THE autobiography of former Saints full back Steve Prescott will be published in August after his wife Linzi wrote the final two chapters of an emotional, inspirational and often heart-rending story.
Cancer battler Steve, who died last November after complications from a multi-organ transplant, began writing his life story in 2007.
In the book, entitled One in a Million, Steve describes growing up in St Helens, signing for his home town team and the highs and lows top level of rugby league.
But it is much more than a sports book, with as much space devoted to battling cancer and testing himself and inspiring others with a series of gruelling challenges.
Linzi explained: "At first Stephen just wanted to tell his story after being diagnosed with cancer and what he had been through, but in the end it became so personal to him and he really enjoyed doing it and he really put a lot of time and effort into it.
"During all the time he was having chemotherapy during his last treatment at The Christie he used to the work on his book, edit it and make sure he was getting it right - and it helped him take his mind off things.
"He worked on it since 2007 and was quite passionate about it in the end, because he really wanted to tell his story and wanted to make sure people got it from him.
"It is certainly not a normal sporting book, it is the whole picture.
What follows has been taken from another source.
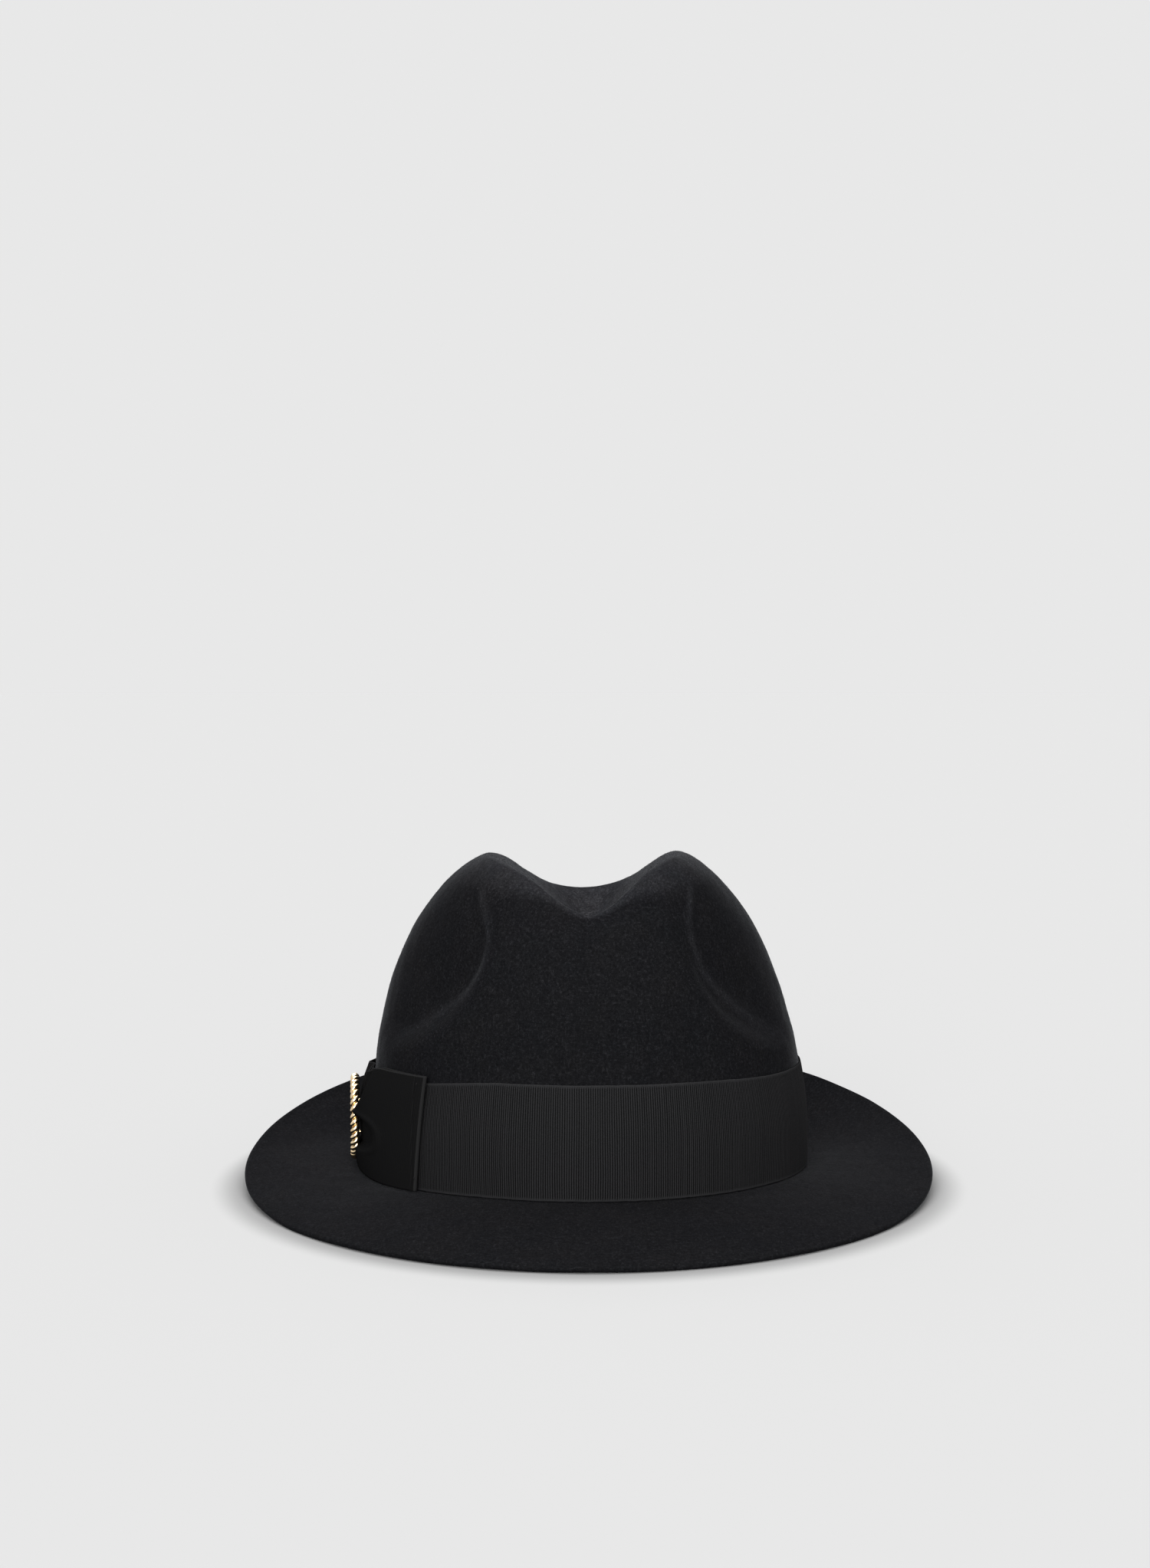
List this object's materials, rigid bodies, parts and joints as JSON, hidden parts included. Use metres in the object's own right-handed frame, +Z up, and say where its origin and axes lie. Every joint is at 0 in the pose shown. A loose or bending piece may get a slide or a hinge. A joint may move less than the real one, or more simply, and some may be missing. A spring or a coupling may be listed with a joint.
{
  "type": "fedora hat",
  "caption": "Black felt fedora with a creased, pinched crown, snap brim turned up at the back, ribbed band, side bow, gilt openwork ornament, leather sweatband and satin lining.",
  "frame": {"origin": "centre of the brim's outline, on the surface that the hat rests on", "axes": "+Z up through the crown, -Y towards the front of the hat, +X towards the side without the bow"},
  "size_m": [0.278, 0.305, 0.1332],
  "materials": {
    "felt": "matt black fur felt with a soft nap",
    "grosgrain": "black grosgrain, upright ribs, slight sheen",
    "bow_ribbon": "black grosgrain, fine ribs, slight sheen",
    "black_thread": "black thread",
    "gilt_metal": "pale gold plating, polished casting",
    "sweatband_leather": "dark brown leather, fine grain",
    "reed_plastic": "translucent plastic",
    "tape_fabric": "black woven tape",
    "sweatband_thread": "dark brown thread",
    "sweatband_bow_ribbon": "narrow dark satin ribbon",
    "lining_satin": "black satin",
    "piping_satin": "satin-covered cord",
    "clear_sheet": "clear flexible sheet"
  },
  "bodies": {
    "hat": {"felt_crown": "felt", "hatband_ribbon": "grosgrain", "bow_front_loop": "bow_ribbon", "bow_rear_loop": "bow_ribbon", "bow_wrap": "bow_ribbon", "ribbon_tacks": "black_thread", "bow_tacks": "black_thread", "ornament": "gilt_metal", "ornament_posts": "gilt_metal", "sweatband": "sweatband_leather", "sweatband_reed": "reed_plastic", "reed_tape": "tape_fabric", "sweatband_stitches": "sweatband_thread", "sweatband_seam": "sweatband_thread", "sweatband_bow": "sweatband_bow_ribbon", "lining_side": "lining_satin", "lining_tip": "lining_satin", "lining_piping": "piping_satin", "tip_shield": "clear_sheet"},
    "brim_front": {"felt_brim_front": "felt"},
    "brim_rear": {"felt_brim_rear": "felt"}
  },
  "joints": [
    {"name": "brim_front_snap", "type": "hinge", "parent": "hat", "child": "brim_front", "pos_m": [0, -0.104, 0.011], "axis": [-1, 0, 0], "range_deg": [0, 30]},
    {"name": "brim_rear_snap", "type": "hinge", "parent": "hat", "child": "brim_rear", "pos_m": [0, 0.107, 0.0045], "axis": [-1, 0, 0], "range_deg": [0, 28]}
  ]
}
As well as his rugby career, it will tell the readers in detail what he has been through from the diagnosis in 2006 through to the transplant in 2013.
"It is a very personal book, told in his words, which people will know as soon as they read it - they will hear Stephen's voice."
Linzi has written the last two chapters - and that was always the plan irrespective of the outcome of Steve's multi-organ transplant last autumn.
Linzi explained that there were two big reasons behind that decision.
"It was Stephen's idea that I was always going to write the last chapter while he was in theatre because we knew it was going to be a long haul and he wanted me to take my mind off that," she said.
"But he also wanted me to have my input and put my point of view, because people forget what the partner goes through and it will be good for other people who are going through the same things as what we went through.
"There are funny stories from his rugby days in there too, and Stephen was always a positive person and there is a lot of positivity in the book, but it is also quite emotional as well."